-- TASK INPUTS --

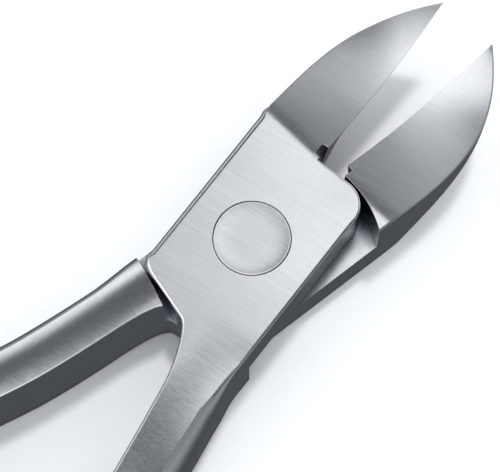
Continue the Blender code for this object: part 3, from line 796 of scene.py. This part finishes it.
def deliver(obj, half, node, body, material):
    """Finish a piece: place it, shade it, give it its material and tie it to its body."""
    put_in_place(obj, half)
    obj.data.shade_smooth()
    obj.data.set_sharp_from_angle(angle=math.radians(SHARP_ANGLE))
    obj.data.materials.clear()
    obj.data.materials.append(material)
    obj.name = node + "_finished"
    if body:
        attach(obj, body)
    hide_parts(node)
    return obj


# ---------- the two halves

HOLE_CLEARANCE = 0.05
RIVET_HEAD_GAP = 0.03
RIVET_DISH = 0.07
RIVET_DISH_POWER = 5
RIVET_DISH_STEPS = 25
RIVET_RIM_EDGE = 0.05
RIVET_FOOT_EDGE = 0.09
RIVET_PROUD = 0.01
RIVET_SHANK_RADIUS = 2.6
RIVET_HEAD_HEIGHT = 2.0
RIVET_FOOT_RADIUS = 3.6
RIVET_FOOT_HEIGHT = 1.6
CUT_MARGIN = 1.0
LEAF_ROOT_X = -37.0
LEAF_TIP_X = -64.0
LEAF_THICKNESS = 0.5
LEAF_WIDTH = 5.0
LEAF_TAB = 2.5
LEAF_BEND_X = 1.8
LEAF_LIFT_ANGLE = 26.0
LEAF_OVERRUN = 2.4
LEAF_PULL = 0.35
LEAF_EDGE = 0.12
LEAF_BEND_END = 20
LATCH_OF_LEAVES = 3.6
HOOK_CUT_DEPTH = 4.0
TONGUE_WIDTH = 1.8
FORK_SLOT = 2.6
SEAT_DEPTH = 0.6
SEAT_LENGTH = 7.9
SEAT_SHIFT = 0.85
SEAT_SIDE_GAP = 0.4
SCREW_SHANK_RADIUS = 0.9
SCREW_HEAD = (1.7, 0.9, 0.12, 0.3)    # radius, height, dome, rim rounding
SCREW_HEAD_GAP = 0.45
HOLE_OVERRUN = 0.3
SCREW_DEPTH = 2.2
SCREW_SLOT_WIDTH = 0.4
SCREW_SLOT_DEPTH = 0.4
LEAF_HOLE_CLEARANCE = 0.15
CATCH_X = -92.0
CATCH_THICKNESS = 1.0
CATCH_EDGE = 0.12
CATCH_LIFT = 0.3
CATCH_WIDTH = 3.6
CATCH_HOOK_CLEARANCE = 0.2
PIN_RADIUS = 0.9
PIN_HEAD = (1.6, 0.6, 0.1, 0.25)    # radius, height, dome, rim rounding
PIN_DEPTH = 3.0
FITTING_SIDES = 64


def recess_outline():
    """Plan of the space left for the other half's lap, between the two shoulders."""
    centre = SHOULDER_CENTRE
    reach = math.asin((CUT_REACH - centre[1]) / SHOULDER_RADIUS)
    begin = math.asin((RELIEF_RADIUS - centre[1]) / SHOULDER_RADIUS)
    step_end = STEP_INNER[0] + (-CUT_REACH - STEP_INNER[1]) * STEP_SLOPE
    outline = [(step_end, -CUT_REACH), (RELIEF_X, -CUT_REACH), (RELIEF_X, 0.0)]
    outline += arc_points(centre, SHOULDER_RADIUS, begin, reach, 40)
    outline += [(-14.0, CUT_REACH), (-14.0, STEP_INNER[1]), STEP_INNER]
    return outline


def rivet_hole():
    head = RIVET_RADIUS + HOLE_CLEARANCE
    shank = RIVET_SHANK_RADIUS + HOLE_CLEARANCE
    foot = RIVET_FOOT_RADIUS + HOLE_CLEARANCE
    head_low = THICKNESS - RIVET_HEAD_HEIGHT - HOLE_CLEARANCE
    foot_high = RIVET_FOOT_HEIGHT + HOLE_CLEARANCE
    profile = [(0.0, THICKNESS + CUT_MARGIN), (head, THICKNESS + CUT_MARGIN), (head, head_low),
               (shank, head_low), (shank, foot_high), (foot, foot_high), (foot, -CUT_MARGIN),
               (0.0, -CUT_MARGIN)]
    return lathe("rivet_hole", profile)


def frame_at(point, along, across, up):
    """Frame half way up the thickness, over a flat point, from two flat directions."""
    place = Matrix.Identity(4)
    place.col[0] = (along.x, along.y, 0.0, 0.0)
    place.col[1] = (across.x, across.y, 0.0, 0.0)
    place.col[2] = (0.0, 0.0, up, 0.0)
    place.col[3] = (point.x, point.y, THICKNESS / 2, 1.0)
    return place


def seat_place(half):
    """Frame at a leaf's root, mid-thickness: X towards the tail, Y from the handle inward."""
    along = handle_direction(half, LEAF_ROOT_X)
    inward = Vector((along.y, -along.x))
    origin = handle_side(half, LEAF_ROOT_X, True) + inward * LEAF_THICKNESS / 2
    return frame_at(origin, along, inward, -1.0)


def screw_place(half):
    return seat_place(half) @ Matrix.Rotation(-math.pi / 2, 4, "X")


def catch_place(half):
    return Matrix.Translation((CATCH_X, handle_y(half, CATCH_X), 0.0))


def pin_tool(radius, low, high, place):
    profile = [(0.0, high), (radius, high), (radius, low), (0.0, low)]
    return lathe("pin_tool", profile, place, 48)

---

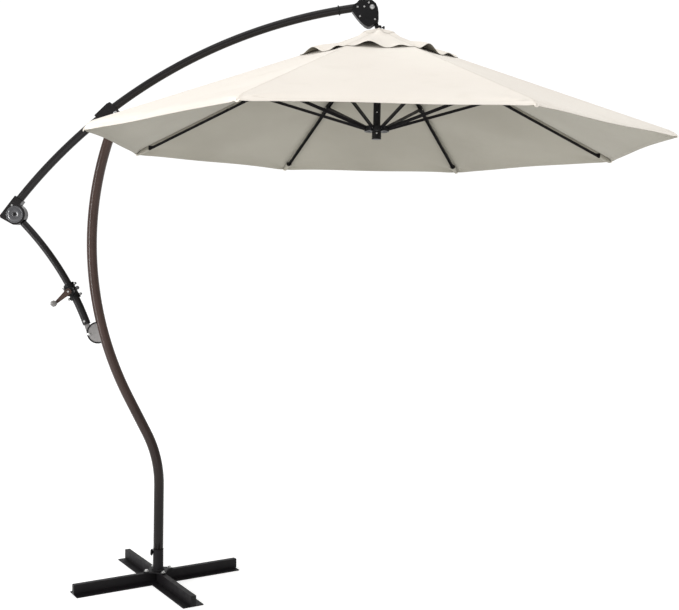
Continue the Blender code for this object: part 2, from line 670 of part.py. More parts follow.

--

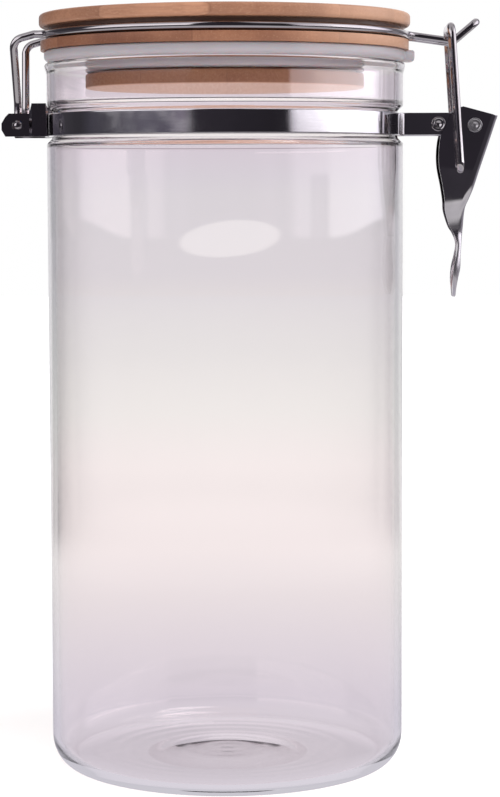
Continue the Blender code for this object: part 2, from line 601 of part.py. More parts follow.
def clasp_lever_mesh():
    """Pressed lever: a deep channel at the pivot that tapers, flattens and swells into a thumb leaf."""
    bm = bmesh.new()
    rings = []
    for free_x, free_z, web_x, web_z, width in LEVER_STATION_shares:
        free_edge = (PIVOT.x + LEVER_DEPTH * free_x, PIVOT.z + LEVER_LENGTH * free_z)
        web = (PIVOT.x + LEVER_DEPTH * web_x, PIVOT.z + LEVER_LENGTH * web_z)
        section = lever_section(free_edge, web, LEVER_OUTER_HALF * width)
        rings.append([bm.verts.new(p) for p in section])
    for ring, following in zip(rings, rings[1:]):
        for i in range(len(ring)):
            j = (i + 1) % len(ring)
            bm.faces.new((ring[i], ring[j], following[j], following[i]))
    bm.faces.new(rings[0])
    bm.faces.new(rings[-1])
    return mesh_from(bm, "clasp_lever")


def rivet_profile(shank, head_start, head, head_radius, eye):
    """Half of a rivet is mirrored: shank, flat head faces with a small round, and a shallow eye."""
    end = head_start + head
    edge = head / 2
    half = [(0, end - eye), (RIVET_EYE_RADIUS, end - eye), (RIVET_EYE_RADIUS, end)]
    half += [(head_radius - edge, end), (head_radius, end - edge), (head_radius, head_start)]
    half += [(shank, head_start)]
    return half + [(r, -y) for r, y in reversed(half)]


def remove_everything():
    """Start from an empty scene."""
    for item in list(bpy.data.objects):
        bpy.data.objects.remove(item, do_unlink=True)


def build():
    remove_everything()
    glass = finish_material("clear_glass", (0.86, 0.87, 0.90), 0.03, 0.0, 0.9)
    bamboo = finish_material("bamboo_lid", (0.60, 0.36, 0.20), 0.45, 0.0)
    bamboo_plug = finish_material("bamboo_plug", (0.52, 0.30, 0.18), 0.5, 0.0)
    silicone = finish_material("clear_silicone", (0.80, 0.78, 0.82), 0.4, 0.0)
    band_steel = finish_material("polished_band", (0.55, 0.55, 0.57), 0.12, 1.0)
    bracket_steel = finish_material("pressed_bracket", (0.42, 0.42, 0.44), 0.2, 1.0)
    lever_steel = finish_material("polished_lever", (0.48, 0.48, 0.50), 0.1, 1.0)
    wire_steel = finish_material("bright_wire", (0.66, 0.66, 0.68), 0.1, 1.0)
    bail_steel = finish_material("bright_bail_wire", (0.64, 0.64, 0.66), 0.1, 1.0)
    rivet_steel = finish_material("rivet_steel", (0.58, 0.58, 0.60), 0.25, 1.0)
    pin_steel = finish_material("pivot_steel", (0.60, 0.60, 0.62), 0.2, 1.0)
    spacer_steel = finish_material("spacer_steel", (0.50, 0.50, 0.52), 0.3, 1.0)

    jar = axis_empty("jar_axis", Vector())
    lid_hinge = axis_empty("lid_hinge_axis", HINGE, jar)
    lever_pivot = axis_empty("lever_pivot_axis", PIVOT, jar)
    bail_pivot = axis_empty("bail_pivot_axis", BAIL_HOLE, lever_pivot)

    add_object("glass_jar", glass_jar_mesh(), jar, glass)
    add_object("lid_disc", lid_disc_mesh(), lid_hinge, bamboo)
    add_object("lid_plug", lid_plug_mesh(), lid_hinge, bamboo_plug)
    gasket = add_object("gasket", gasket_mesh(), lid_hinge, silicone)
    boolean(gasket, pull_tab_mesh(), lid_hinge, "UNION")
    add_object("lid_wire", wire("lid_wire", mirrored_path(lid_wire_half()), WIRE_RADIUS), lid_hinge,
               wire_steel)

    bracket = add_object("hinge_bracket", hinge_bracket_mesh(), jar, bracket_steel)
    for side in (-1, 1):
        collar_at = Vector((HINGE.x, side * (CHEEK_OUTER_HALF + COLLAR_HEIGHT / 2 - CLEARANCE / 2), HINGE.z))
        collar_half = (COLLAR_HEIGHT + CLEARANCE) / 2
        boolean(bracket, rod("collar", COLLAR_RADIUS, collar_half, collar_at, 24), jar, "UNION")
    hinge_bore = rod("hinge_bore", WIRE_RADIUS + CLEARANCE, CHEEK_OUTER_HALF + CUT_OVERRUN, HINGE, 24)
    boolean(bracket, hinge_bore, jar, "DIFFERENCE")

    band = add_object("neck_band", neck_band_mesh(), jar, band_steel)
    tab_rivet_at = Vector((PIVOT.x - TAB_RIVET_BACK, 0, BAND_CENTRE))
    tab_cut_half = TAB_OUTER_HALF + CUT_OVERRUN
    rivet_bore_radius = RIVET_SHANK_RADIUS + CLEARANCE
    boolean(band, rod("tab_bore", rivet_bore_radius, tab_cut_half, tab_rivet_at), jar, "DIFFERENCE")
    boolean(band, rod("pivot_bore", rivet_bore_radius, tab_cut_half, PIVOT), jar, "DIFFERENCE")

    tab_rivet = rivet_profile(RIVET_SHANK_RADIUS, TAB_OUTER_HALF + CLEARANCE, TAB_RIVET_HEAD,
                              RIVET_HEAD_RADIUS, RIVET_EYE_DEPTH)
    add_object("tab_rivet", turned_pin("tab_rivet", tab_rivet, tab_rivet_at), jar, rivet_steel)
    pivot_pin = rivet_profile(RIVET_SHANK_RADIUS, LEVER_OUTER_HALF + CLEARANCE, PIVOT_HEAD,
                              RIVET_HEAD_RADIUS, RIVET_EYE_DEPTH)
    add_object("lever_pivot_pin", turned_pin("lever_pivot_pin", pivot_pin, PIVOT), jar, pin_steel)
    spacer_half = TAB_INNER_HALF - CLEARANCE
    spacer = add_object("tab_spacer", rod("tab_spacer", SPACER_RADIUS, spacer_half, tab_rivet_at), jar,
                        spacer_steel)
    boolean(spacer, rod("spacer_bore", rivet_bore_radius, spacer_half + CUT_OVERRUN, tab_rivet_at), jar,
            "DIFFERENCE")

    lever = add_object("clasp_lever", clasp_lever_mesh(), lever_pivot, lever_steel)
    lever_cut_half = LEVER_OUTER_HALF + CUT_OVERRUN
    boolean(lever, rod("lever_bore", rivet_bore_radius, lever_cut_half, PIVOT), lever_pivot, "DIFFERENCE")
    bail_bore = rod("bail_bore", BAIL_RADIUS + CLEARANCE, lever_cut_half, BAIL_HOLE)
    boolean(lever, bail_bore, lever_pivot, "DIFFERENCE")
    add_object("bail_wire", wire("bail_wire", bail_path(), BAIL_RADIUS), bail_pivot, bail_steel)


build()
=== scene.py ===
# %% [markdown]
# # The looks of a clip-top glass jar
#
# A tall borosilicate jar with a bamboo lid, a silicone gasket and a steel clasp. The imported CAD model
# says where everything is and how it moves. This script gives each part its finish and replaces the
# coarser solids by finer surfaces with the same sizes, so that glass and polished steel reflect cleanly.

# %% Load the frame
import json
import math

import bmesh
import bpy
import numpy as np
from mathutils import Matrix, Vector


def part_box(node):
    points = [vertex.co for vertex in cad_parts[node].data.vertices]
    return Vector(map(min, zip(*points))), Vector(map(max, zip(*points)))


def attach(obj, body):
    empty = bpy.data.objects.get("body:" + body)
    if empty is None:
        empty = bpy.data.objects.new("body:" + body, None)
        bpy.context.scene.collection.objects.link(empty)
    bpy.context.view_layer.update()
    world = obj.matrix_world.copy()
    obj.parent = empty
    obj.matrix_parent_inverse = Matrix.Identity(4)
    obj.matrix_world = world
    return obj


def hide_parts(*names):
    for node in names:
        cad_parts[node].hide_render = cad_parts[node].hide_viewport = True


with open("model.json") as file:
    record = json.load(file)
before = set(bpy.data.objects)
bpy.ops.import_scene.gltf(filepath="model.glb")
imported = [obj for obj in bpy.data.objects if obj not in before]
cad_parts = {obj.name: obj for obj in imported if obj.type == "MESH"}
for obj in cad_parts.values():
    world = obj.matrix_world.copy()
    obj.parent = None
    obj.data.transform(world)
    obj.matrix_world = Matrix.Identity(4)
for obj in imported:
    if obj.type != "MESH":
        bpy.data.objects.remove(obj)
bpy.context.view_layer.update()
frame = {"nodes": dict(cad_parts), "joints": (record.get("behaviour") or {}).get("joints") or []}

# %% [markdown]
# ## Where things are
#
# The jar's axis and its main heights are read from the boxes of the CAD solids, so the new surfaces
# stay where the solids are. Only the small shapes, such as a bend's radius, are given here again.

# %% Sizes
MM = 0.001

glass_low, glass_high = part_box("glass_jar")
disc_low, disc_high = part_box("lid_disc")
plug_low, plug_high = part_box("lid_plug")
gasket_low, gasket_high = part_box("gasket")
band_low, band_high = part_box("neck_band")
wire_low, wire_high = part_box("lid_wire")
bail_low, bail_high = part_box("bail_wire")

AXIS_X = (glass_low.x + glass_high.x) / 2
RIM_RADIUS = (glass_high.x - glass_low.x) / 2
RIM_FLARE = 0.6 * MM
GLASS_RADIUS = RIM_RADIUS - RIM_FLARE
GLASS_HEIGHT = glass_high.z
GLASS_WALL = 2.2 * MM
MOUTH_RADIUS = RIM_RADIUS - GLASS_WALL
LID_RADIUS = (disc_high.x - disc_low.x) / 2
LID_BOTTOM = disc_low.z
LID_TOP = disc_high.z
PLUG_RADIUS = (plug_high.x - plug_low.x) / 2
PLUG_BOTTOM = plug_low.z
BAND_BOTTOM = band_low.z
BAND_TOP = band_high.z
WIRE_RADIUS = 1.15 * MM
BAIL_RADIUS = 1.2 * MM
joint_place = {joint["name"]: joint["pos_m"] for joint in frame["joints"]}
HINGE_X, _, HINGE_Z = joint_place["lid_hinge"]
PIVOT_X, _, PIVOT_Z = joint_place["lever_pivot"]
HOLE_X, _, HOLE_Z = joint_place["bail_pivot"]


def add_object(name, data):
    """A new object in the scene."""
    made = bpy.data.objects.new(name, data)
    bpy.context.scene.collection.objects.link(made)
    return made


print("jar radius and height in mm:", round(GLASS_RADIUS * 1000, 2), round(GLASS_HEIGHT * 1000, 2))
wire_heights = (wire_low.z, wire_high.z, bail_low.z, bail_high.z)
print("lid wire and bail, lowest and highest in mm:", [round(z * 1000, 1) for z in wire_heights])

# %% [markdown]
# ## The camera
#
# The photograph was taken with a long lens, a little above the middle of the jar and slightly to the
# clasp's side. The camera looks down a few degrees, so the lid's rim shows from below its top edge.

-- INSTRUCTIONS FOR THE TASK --
Output exactly the lines running from the line containing "Continue the Blender code for this object: part 3, from" through the line containing "# ---------- the two halves", and only those lines.

-- OUTPUT OF THE TASK --
Continue the Blender code for this object: part 3, from line 796 of scene.py. This part finishes it.
def deliver(obj, half, node, body, material):
    """Finish a piece: place it, shade it, give it its material and tie it to its body."""
    put_in_place(obj, half)
    obj.data.shade_smooth()
    obj.data.set_sharp_from_angle(angle=math.radians(SHARP_ANGLE))
    obj.data.materials.clear()
    obj.data.materials.append(material)
    obj.name = node + "_finished"
    if body:
        attach(obj, body)
    hide_parts(node)
    return obj


# ---------- the two halves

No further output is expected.